§ What the exercise asks:
Among the lines below, list those containing the string "Blender".

§ Listed entries:

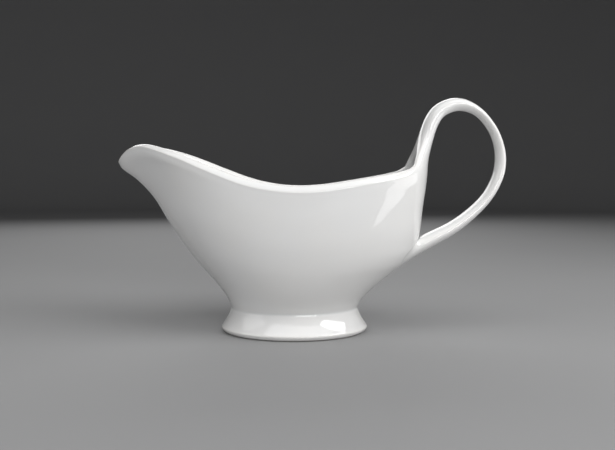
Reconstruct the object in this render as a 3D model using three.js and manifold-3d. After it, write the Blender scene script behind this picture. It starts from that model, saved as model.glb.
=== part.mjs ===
// A porcelain gravy boat: an oval bowl drawn out into a pouring spout, an oval pedestal foot
// and a tall looped strap handle. Millimetres, +Z up. The spout points to -X and the handle
// to +X. The foot stands on Z = 0, and the origin is under the middle of the whole length.
import * as THREE from 'three';
import { LoftGeometry } from 'three/addons/geometries/LoftGeometry.js';
import { mergeVertices } from 'three/addons/utils/BufferGeometryUtils.js';
import Module from 'manifold-3d';

// Foot: an oval ring that flares from the neck to the table.
const footHeight = 12.6;
const footLength = 77;
const footWidth = 58;
const neckLength = 67;
const neckWidth = 47;
const footWall = 5; // at the neck
const standingRing = 2.6; // width of the flat ring that touches the table
const footEdge = 2.6; // rounding between the flare and the standing ring

// Bowl, measured from the centre of the foot.
const spoutReach = 92.8; // to the spout tip
const backReach = 70.4; // to the back wall at the rim
const bowlWidth = 76;
const widestBack = 2.5; // how far the widest place lies towards the spout at the rim
const rimLow = 76.6; // heights of the rim above the table
const rimTip = 89.6;
const rimCrest = 97.25;
const rimBack = 85.5;
const spoutNarrowing = 0.45; // share of the width taken off at the spout tip
const spoutFullness = 9.75; // how much rounder than an oval the spout end is, seen from above
const wall = 3.8;
const floorThickness = 4.8;

// Rounded lip: height and thickness at shares of the way from the spout tip to the back wall,
// and the height share at shares of the way from its outer to its inner side.
const lipHeights = [[0, 0.9], [0.08, 1.1], [0.2, 2.1], [0.34, 2.7], [1, 2.7]];
const lipThicknesses = [[0, 3.8], [0.3, 4.4], [1, 4.4]];
const lipProfile = [[0, 0], [0.17, 0.5], [0.46, 1], [0.8, 0.74], [1, 0]];
const lipBack = lipHeights[lipHeights.length - 1][1];

// The rim sweeps up beside the handle: rise by degrees from the back, and the power of the
// height with which the wall below takes part in it.
const rimSweep = [
  [0, 3.9], [26.25, 3.9], [30, 2.7], [33.75, 1.7], [37.5, 0.95], [41.25, 0.45], [48, 0.1], [55, 0],
];
const sweepPower = 12;

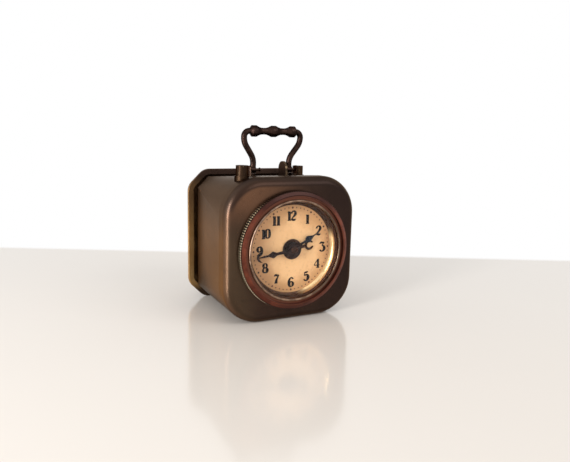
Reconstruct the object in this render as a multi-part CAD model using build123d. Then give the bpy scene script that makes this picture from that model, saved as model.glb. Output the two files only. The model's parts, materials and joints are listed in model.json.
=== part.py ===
from build123d import *
import math
import os

# Small square brass table alarm clock. Millimetres, +Z up, X to the right as seen from the
# front, Y towards the back. The model is built from the front face of the case (depth 0) and
# moved at the end so that the origin lies on the flat land that the case rests on.

# Case
case_size = 60.0
case_corner = 15.9
pillow_radius = 4.0
rest_land = 3.4
case_depth = 41.0
rear_size = case_size - 5.3
rear_cut = 4.9
case_wall = 0.8
dial_height = case_size / 2

# Back cover and bell
cover_recess = 0.6
cover_thickness = 0.8
cover_flange = 3.0
cover_clearance = 0.05
bell_gap = 5.3
bell_size = case_size + 0.4
bell_cut = 7.6
bell_bend = 6.5
bell_lip_width = 2.5
bell_lip_depth = 1.3
bell_lip_round = 0.3
bell_wall = 0.8
bell_depth = 9.3
bell_shoulder = 5.5
stud_radius = 2.6
stud_neck_radius = 1.25
nut_across = 6.0
nut_height = 1.9

# Bezel, glass and dial
bezel_radius = 24.7
bezel_height = 3.0
knurl_count = 150
knurl_depth = 0.4
bezel_face_inner = 22.4
bezel_chamfer = 0.6
groove_depth = 1.0
sight_outer = 21.6
bead_outer = 21.1
sight_inner = 20.2
sight_height = 2.9
collar_thickness = 0.6
collar_depth = 2.0
glass_thickness = 1.0
glass_front = -2.2
dial_depth = 2.0
dial_thickness = 0.8
dial_radius = 21.0
dial_hole = 2.0
reflector_inner = 18.5
reflector_outer = 19.9
reflector_lip = 1.7
reflector_hollow = 0.3

# Hands
hand_thickness = 0.3
hand_gap = 0.6
hand_lift = 0.25
minute_length = 17.4
minute_lozenge_at = 9.6
minute_lozenge_width = 1.45
hour_length = 8.1
hour_crescent = 2.1
hour_crescent_inner = 1.25
hour_opening = 1.6
alarm_length = 14.0
alarm_spade_at = 8.2
alarm_spade = 1.45
minute_boss = 3.1
hour_boss = 4.3
alarm_boss = 2.9
minute_angle = 262.2
hour_angle = 81.2
alarm_angle = 61.2
cap_radius = 1.5
cap_height = 0.7

# Top of the case
handle_depth = 21.3
pin_rise = 1.6
handle_pin_height = case_size + pin_rise
bracket_x = 9.9
bracket_radius = 1.75
cheek_thickness = 0.8
pin_radius = 0.5
pin_inner = 6.5
pin_head = 0.4
pin_head_radius = 0.85
wire_radius = 1.28
eye_radius = 1.4
eye_length = 2.2
foot_clearance = 0.15
grip_rise = 16.3
left_leg = [(-13.6, grip_rise), (-13.7, 11.6), (-9.2, 4.6), (-9.5, 0)]
right_leg = [(7.9, 0), (7.6, 4.6), (13.1, 11.6), (13.3, grip_rise)]
shoulder_bend = 7.0
hip_bend = 6.5
corner_bend = 2.4
grip_half = 10.9
bulb_radius = 2.42
waist_radius = 1.4
bulb_flat = 1.0
post_radius = 2.45
post_height = 4.4
washer_radius = 3.0
washer_thickness = 0.2
post_side_inset = 10.7
post_front = 10.0
post_back_inset = 7.0
tenon_radius = 0.9
tenon_length = 1.6
tenon_clearance = 0.05
paddle_x = 5.0
paddle_width = 6.9
paddle_thickness = 1.0
paddle_top = case_size + 5.2
paddle_pivot_height = case_size - 14.0
paddle_pivot_radius = 0.8
paddle_neck = 3.2
paddle_swing = 7.0
slot_clearance = 0.35

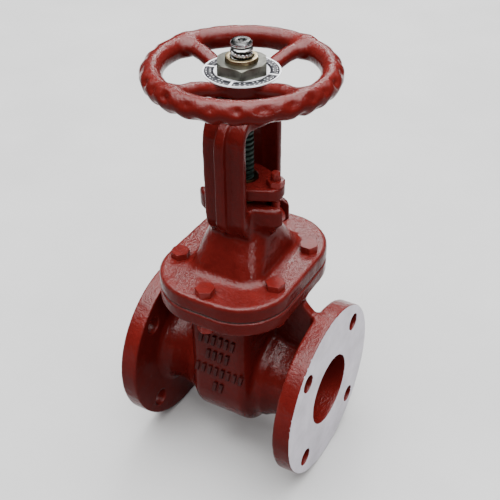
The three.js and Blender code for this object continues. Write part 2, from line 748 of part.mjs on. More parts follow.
// One spoke, rising from the hub and arching over to the rim.
function makeSpoke(angle) {
  const points = SPOKE_PATH.map(([r, z]) => new THREE.Vector3(r * Math.cos(angle), r * Math.sin(angle), z));
  const section = new THREE.Shape();
  section.absarc(0, 0, SPOKE_R, 0, 2 * Math.PI);
  const extrudePath = new THREE.CatmullRomCurve3(points);
  const settings = { steps: 8, extrudePath, curveSegments: 8, bevelEnabled: false };
  return solid(new THREE.ExtrudeGeometry(section, settings));
}

function makeHandwheel() {
  const rim = solid(new THREE.TorusGeometry(WHEEL_R, RIM_R, COARSE, SEGMENTS).translate(0, 0, WHEEL_Z));
  const [z0, z1] = WHEEL_HUB_Z;
  const profile = [
    [0, z0],
    [WHEEL_HUB_R - 1, z0],
    [WHEEL_HUB_R, z0 + 2],
    [WHEEL_HUB_R + 2, z1],
    [0, z1],
  ];
  const spacing = (2 * Math.PI) / SPOKES;
  const spokes = Array.from({ length: SPOKES }, (_, i) => makeSpoke(SPOKE_ANGLE + i * spacing));
  const whole = join(rim, lathe(profile), ...spokes);
  const bore = disc(SLEEVE_R + GAP, z0 - PAST, z1 + PAST);
  const plateSeat = disc(PLATE_R + PAST, z1, z1 + RIM_R, SEGMENTS);
  return cut(whole, bore, keyway(z0 - PAST, z1 + PAST), plateSeat);
}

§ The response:
Reconstruct the object in this render as a 3D model using three.js and manifold-3d. After it, write the Blender scene script behind this picture. It starts from that model, saved as model.glb.
The three.js and Blender code for this object continues. Write part 2, from line 748 of part.mjs on. More parts follow.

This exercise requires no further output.